Kurosawa was finally able to make another film in Japan, Dodes’ka-den, but it was a critical and box office disappointment. In 1971, the 61 year old director attempted suicide, convinced that his creative life had peaked. In Japanese tradition, there is no shame or acknowledgement of failure in such an act. Accepting that once the power of one’s art has waned, life should also end, as the two are entertwined, is culturally acceptable.
In 1973 he was unexpectedly given a remarkable opportunity outside of Japan. The Russian Embassy contacted him to say, “Movies in (the Soviet Union) are our only entertainment. We have very poor writers, and directors, and we decided to ask Mr. Kurosawa a favor and ask him to write a Russian story and direct it for us” (Galbraith 507). They were quite surprised that Kurosawa had already thought of adapting a non-fiction Russian work translated into English as In the Jungles of Ussuri but could not figure out how to changing the setting to a Japanese one. The book reminded him of one of his favorite films, Robert Flaherty’s pioneering documentary, Nanook of the North. He was given carte blanche, and the ability, for the first time, to use the 70mm format reserved for epics.

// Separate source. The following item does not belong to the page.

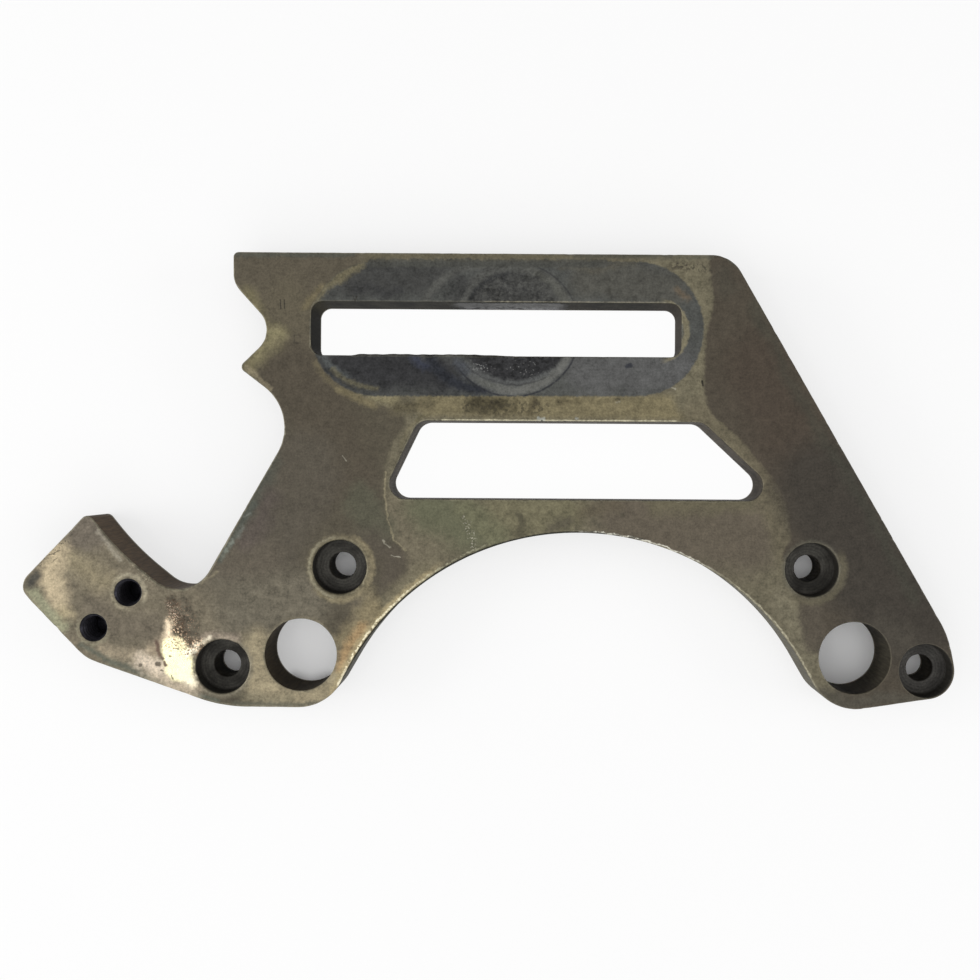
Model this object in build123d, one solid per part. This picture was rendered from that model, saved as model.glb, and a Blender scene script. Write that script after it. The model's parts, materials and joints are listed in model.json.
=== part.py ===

Kurosawa did not care that the Russians were so kind to him because they were hoping for Japanese financial investment in the region, or that, out of a crew of 100, only six were Japanese. There had been some talk that Toshiro Mifune had been considered for the part of the hunter, Dersu. But, Mifune did not want to spend a year in Siberia filming, and was spending a great deal of time making money by appearing on Japanese tv, in order to pay off the debts incurred by his own studio. He cast Maxim Munzuk in the part, instead. Munzuk was the leading actor and co-founder of the Music and drama Theater of Zyzil, the capital of the autonomous republic of Tuva. He was a popular and award winning theater actor, although he appeared in few films. His performance as Dersu is so convincing that one would think that the part had been played by a non-professional local prodigy. Yuri Solomin, who plays the captain, was also a well known stage actor in Russia.
As might be imagined, the filming conditions were quite harsh, with the temperature falling at night to 40 degrees below zero. Kurosawa became ill on several occasions, while spending 18 months filming, and then editing the film in Moscow. The film became a turning point in his career. Although it would begin his career renaissance, at the time, the film was harshly criticized, even by former champions of his work, as being too unlike the films he had made before. Even Donald Richie, who had been the first critic to write extensively about Kurosawa in the west did not like it, because it signaled an evolution from the style which had first captivated him.
Richie, reconsidering his earlier, harsh assessment, finally acknowledges, “…like any Kurosawa samurai, Dersu is superbly competent, attuned to nature, the weather, and the presence of other human beings in the wilderness. Above all he knows how to survive. He lives, as did the samurai at his best, purely by his own code, one not unlike bushido in its insistence on subordination of the individual to a transcendent ideal. Dersu would never verbalize such an idea, again in keeping with the samurai, manner, he merely embodies it” (Richie 200).
Dersu Uzala was shown in Los Angeles to qualify for the Academy Awards before it had an American distributor. It won the Oscar for Best Foreign Film, but as a Russian entry, not a Japanese one. It was then picked up for distribution by visionary schlockmeister Roger Corman, who cleverly realizing the box office potential of the great foreign directors, had distributed films by Bergman, Fellini and Truffaut for American audiences. It was released in 35mm, with monaural sound, rather than 6-track stereophonic 70mm, since no art house was equipped for the larger format, and no standard theater would play it. So, the astounding quality of the photography and sound, so carefully mixed by the director, ws never seen commercially. But, I saw this film when it was finally released in the US in 1977, and I never forgot the power of the images of the Siberian wilderness. “Being able to make a film…with complete creative control restored my spirits” Kurosawa said (Galbraith 506).
Near the end of his career, Kurosawa said, “Films are made up of many elements. Literary, theatrical, painterly and musical. But, there is something in film which is purely cinematic. When I make films or go to see the films of others, I go in hope of experiencing this. I’m at a loss to express the quality in words. I hope one day to make a film in which every moment has that power. Until then, I am only a student (Galbraith 649).
Sources include The Emperor and the Wolf by Stuart Galbraith III, Films of Akira Kurosawa by Donald Ritchie, The Samurai Films of Akira Kurosawa by David Desser.